╭──

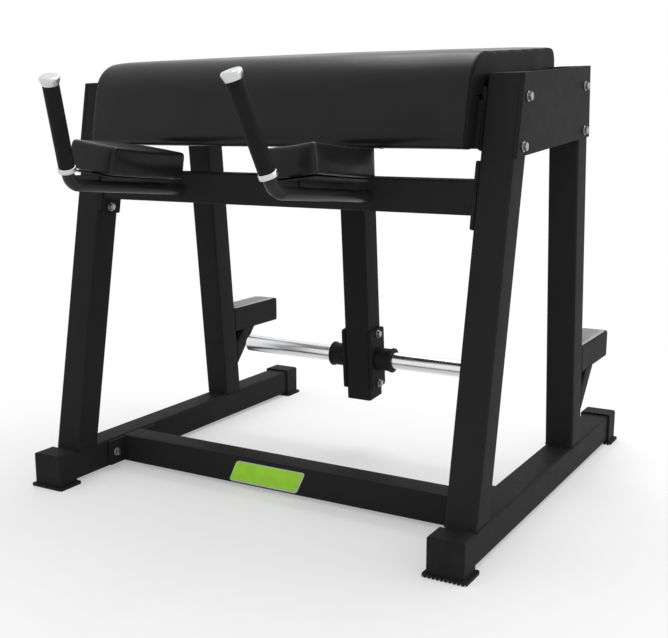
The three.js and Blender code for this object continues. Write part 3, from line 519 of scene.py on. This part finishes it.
# %% All finishes by the record's slot
finishes = {
    "frame_black": powder_coat("satin black powder coat", 0.5, 0.026),
    "pad_vinyl": vinyl("black pad vinyl", 620),
    "elbow_vinyl": vinyl("black elbow vinyl", 760),
    "grip_rubber": rubber("black grip rubber", 0.009, 0.55),
    "foot_rubber": rubber("black foot rubber", 0.013, 0.66),
    "bumper_rubber": rubber("black bumper rubber", 0.012, 0.55),
    "horn_chrome": chrome(),
    "polished_collar": aluminium(),
    "zinc_fastener": zinc(),
    "tread_grip": tread_grip(),
    "board_wood": plywood(),
    "bush_bronze": bronze(),
}
arm_gloss = powder_coat("gloss black powder coat", 0.32, 0.2)
end_vinyl = vinyl("dull black end vinyl", 620, roughness=0.5, specular=0.05)
label_green = label_paint("lime label", (0.36, 0.74, 0.03), 0.4)
label_rim = label_paint("pale label rim", (0.55, 0.58, 0.6), 0.35)
extra_finishes = (arm_gloss, end_vinyl, label_green, label_rim)
print("finishes:", len(finishes) + len(extra_finishes))

# %% [markdown]
# ## The welded frame
#
# The legs, tubes and plates have the right shape in the frame already, so each is copied, its
# loose triangles are merged, flat faces are made one, and the sharp edges get a small radius.
# The corners of the tubes are round by themselves. A weighted normal modifier keeps the broad
# faces flat, so that only the corners catch a highlight.

# %% Copies with rounded edges
edge_radius = {
    "frame_black": 0.0009,
    "grip_rubber": 0.0012,
    "foot_rubber": 0.0009,
    "polished_collar": 0.0007,
    "board_wood": 0.0008,
    "bush_bronze": 0.0004,
    "zinc_fastener": 0.0006,
}


def merged_copy(node):
    """The node's own body, with its triangles joined into one skin."""
    body = bmesh.new()
    body.from_mesh(nodes[node].data)
    bmesh.ops.remove_doubles(body, verts=body.verts, dist=merge_distance)
    bmesh.ops.dissolve_limit(
        body,
        angle_limit=flat_angle,
        verts=body.verts,
        edges=body.edges,
        delimit=set(),
    )
    return body


def softened(node):
    """Adds a node's own body with a small radius on its sharp edges."""
    slot = slot_of[node]
    body = rounded(merged_copy(node), edge_radius[slot])
    skin = arm_gloss if "elbow_arm" in node else finishes[slot]
    finished(f"{node}_edged", body, skin, node)


modelled_here = ("main_pad", "elbow_pad", "bolt", "weight_horn", "horn_bumper", "step_tread")
kept = [node for node in nodes if not any(word in node for word in modelled_here)]
for node in kept:
    softened(node)
print("edged copies:", len(kept))

# %% [markdown]
# ### Weld seams and small plates
#
# A weld is a row of small scales that the torch leaves one after another, so its radius swells
# and shrinks along its length. One runs up the front edge of each side plate, and four close
# the foot of each leg. A web under each elbow rest stiffens the bend of its tube. Behind each
# lower corner of the main pad, a dark rubber block fills the gap as painted shade: it stands
# for the shadow that lies between the pad's end and the leg.

# %% Weld beads
weld_radius = 0.003
weld_pitch = 0.0032
weld_steps = 14
valley_share = 0.84
crest_share = 0.6
foot_slice = 0.001
foot_inset = 0.007
seam_inset_x = 0.0012
seam_inset_y = 0.0022


def weld(start, end):
    """A bead with small scales between two points."""
    run = Vector(end) - Vector(start)
    count = int(run.length / weld_pitch)
    valley = weld_radius * valley_share
    profile = [(0, 0)]
    for i in range(count):
        height = i * run.length / count
        profile.append((valley, height))
        profile.append((weld_radius, height + run.length / count * crest_share))
    profile += [(valley, run.length), (0, run.length)]
    turn = run.to_track_quat("Z", "Y").to_matrix().to_4x4()
    bead = turned(profile, steps=weld_steps, ring=False)
    return placed(bead, Matrix.Translation(start) @ turn)


def foot_welds(leg):
    """Four beads where a leg stands on its runner."""
    low, high = box_of(leg)
    foot = [v.co.y for v in nodes[leg].data.vertices if v.co.z < low.z + foot_slice]
    front, back = min(foot), max(foot)
    left, right = low.x + foot_inset, high.x - foot_inset
    near, far = front + foot_inset, back - foot_inset
    lines = [((left, y, low.z), (right, y, low.z)) for y in (front, back)]
    lines += [((x, near, low.z), (x, far, low.z)) for x in (low.x, high.x)]
    return joined(*[weld(*line) for line in lines])


for name, side in sides:
    for leg in (f"front_leg_{name}", f"rear_leg_{name}"):
        added(f"weld_{leg}", foot_welds(leg), finishes["frame_black"], leg)
    plate_node = f"side_plate_{name}"
    points = [v.co for v in nodes[plate_node].data.vertices]
    middle_height = middle_of(plate_node).z
    lower = min(points, key=lambda point: point.y)
    upper = min((p for p in points if p.z > middle_height), key=lambda point: point.y)
    edge_x = side * (min(abs(p.x) for p in points) - seam_inset_x)
    ends = [(edge_x, p.y + seam_inset_y, p.z) for p in (lower, upper)]
    added(f"weld_{plate_node}", weld(*ends), finishes["frame_black"], plate_node)

# %% Webs under the elbow rests
arm_root_x = 0.282
arm_rise = radians(4.4)
arm_roll = radians(7.6)
arm_radius = 0.015
web_thickness = 0.006
web_edge = 0.0008
web_outline = [
    (-0.311, 0.0125),
    (-0.385, 0.0125),
    (-0.400, 0.0225),
    (-0.336, 0.0262),
    (-0.311, 0.0262),
]
for name, side in sides:
    node = f"elbow_arm_{name}"
    low, high = box_of(node)
    root = (side * arm_root_x, high.y, low.z + arm_radius / cos(arm_rise))
    rest = Matrix.Translation(root) @ Matrix.Rotation(-arm_rise, 4, "X")
    rest = rest @ Matrix.Rotation(-side * arm_roll, 4, "Y")
    web = rounded(prism(web_outline, web_thickness), web_edge)
    added(f"elbow_web_{name}", placed(web, rest), arm_gloss, node)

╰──

- Written problem
Give the material above again, word for word.

- Response to the exercise
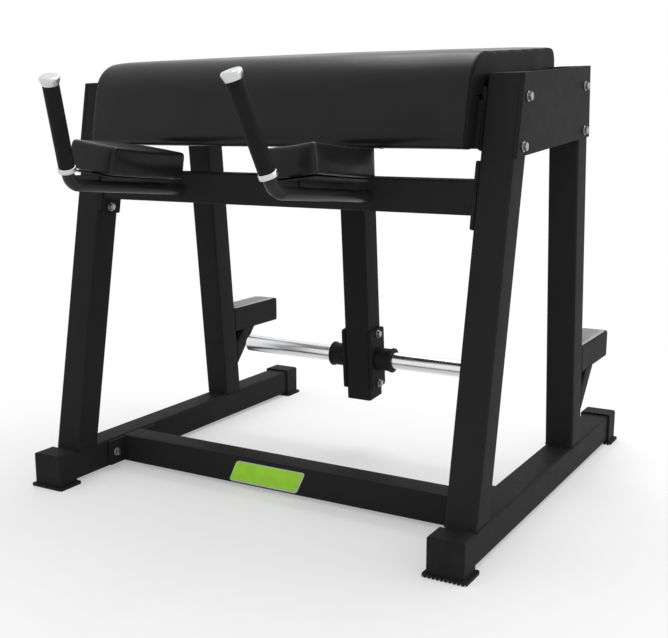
The three.js and Blender code for this object continues. Write part 3, from line 519 of scene.py on. This part finishes it.
# %% All finishes by the record's slot
finishes = {
    "frame_black": powder_coat("satin black powder coat", 0.5, 0.026),
    "pad_vinyl": vinyl("black pad vinyl", 620),
    "elbow_vinyl": vinyl("black elbow vinyl", 760),
    "grip_rubber": rubber("black grip rubber", 0.009, 0.55),
    "foot_rubber": rubber("black foot rubber", 0.013, 0.66),
    "bumper_rubber": rubber("black bumper rubber", 0.012, 0.55),
    "horn_chrome": chrome(),
    "polished_collar": aluminium(),
    "zinc_fastener": zinc(),
    "tread_grip": tread_grip(),
    "board_wood": plywood(),
    "bush_bronze": bronze(),
}
arm_gloss = powder_coat("gloss black powder coat", 0.32, 0.2)
end_vinyl = vinyl("dull black end vinyl", 620, roughness=0.5, specular=0.05)
label_green = label_paint("lime label", (0.36, 0.74, 0.03), 0.4)
label_rim = label_paint("pale label rim", (0.55, 0.58, 0.6), 0.35)
extra_finishes = (arm_gloss, end_vinyl, label_green, label_rim)
print("finishes:", len(finishes) + len(extra_finishes))

# %% [markdown]
# ## The welded frame
#
# The legs, tubes and plates have the right shape in the frame already, so each is copied, its
# loose triangles are merged, flat faces are made one, and the sharp edges get a small radius.
# The corners of the tubes are round by themselves. A weighted normal modifier keeps the broad
# faces flat, so that only the corners catch a highlight.

# %% Copies with rounded edges
edge_radius = {
    "frame_black": 0.0009,
    "grip_rubber": 0.0012,
    "foot_rubber": 0.0009,
    "polished_collar": 0.0007,
    "board_wood": 0.0008,
    "bush_bronze": 0.0004,
    "zinc_fastener": 0.0006,
}


def merged_copy(node):
    """The node's own body, with its triangles joined into one skin."""
    body = bmesh.new()
    body.from_mesh(nodes[node].data)
    bmesh.ops.remove_doubles(body, verts=body.verts, dist=merge_distance)
    bmesh.ops.dissolve_limit(
        body,
        angle_limit=flat_angle,
        verts=body.verts,
        edges=body.edges,
        delimit=set(),
    )
    return body


def softened(node):
    """Adds a node's own body with a small radius on its sharp edges."""
    slot = slot_of[node]
    body = rounded(merged_copy(node), edge_radius[slot])
    skin = arm_gloss if "elbow_arm" in node else finishes[slot]
    finished(f"{node}_edged", body, skin, node)


modelled_here = ("main_pad", "elbow_pad", "bolt", "weight_horn", "horn_bumper", "step_tread")
kept = [node for node in nodes if not any(word in node for word in modelled_here)]
for node in kept:
    softened(node)
print("edged copies:", len(kept))

# %% [markdown]
# ### Weld seams and small plates
#
# A weld is a row of small scales that the torch leaves one after another, so its radius swells
# and shrinks along its length. One runs up the front edge of each side plate, and four close
# the foot of each leg. A web under each elbow rest stiffens the bend of its tube. Behind each
# lower corner of the main pad, a dark rubber block fills the gap as painted shade: it stands
# for the shadow that lies between the pad's end and the leg.

# %% Weld beads
weld_radius = 0.003
weld_pitch = 0.0032
weld_steps = 14
valley_share = 0.84
crest_share = 0.6
foot_slice = 0.001
foot_inset = 0.007
seam_inset_x = 0.0012
seam_inset_y = 0.0022


def weld(start, end):
    """A bead with small scales between two points."""
    run = Vector(end) - Vector(start)
    count = int(run.length / weld_pitch)
    valley = weld_radius * valley_share
    profile = [(0, 0)]
    for i in range(count):
        height = i * run.length / count
        profile.append((valley, height))
        profile.append((weld_radius, height + run.length / count * crest_share))
    profile += [(valley, run.length), (0, run.length)]
    turn = run.to_track_quat("Z", "Y").to_matrix().to_4x4()
    bead = turned(profile, steps=weld_steps, ring=False)
    return placed(bead, Matrix.Translation(start) @ turn)


def foot_welds(leg):
    """Four beads where a leg stands on its runner."""
    low, high = box_of(leg)
    foot = [v.co.y for v in nodes[leg].data.vertices if v.co.z < low.z + foot_slice]
    front, back = min(foot), max(foot)
    left, right = low.x + foot_inset, high.x - foot_inset
    near, far = front + foot_inset, back - foot_inset
    lines = [((left, y, low.z), (right, y, low.z)) for y in (front, back)]
    lines += [((x, near, low.z), (x, far, low.z)) for x in (low.x, high.x)]
    return joined(*[weld(*line) for line in lines])


for name, side in sides:
    for leg in (f"front_leg_{name}", f"rear_leg_{name}"):
        added(f"weld_{leg}", foot_welds(leg), finishes["frame_black"], leg)
    plate_node = f"side_plate_{name}"
    points = [v.co for v in nodes[plate_node].data.vertices]
    middle_height = middle_of(plate_node).z
    lower = min(points, key=lambda point: point.y)
    upper = min((p for p in points if p.z > middle_height), key=lambda point: point.y)
    edge_x = side * (min(abs(p.x) for p in points) - seam_inset_x)
    ends = [(edge_x, p.y + seam_inset_y, p.z) for p in (lower, upper)]
    added(f"weld_{plate_node}", weld(*ends), finishes["frame_black"], plate_node)

# %% Webs under the elbow rests
arm_root_x = 0.282
arm_rise = radians(4.4)
arm_roll = radians(7.6)
arm_radius = 0.015
web_thickness = 0.006
web_edge = 0.0008
web_outline = [
    (-0.311, 0.0125),
    (-0.385, 0.0125),
    (-0.400, 0.0225),
    (-0.336, 0.0262),
    (-0.311, 0.0262),
]
for name, side in sides:
    node = f"elbow_arm_{name}"
    low, high = box_of(node)
    root = (side * arm_root_x, high.y, low.z + arm_radius / cos(arm_rise))
    rest = Matrix.Translation(root) @ Matrix.Rotation(-arm_rise, 4, "X")
    rest = rest @ Matrix.Rotation(-side * arm_roll, 4, "Y")
    web = rounded(prism(web_outline, web_thickness), web_edge)
    added(f"elbow_web_{name}", placed(web, rest), arm_gloss, node)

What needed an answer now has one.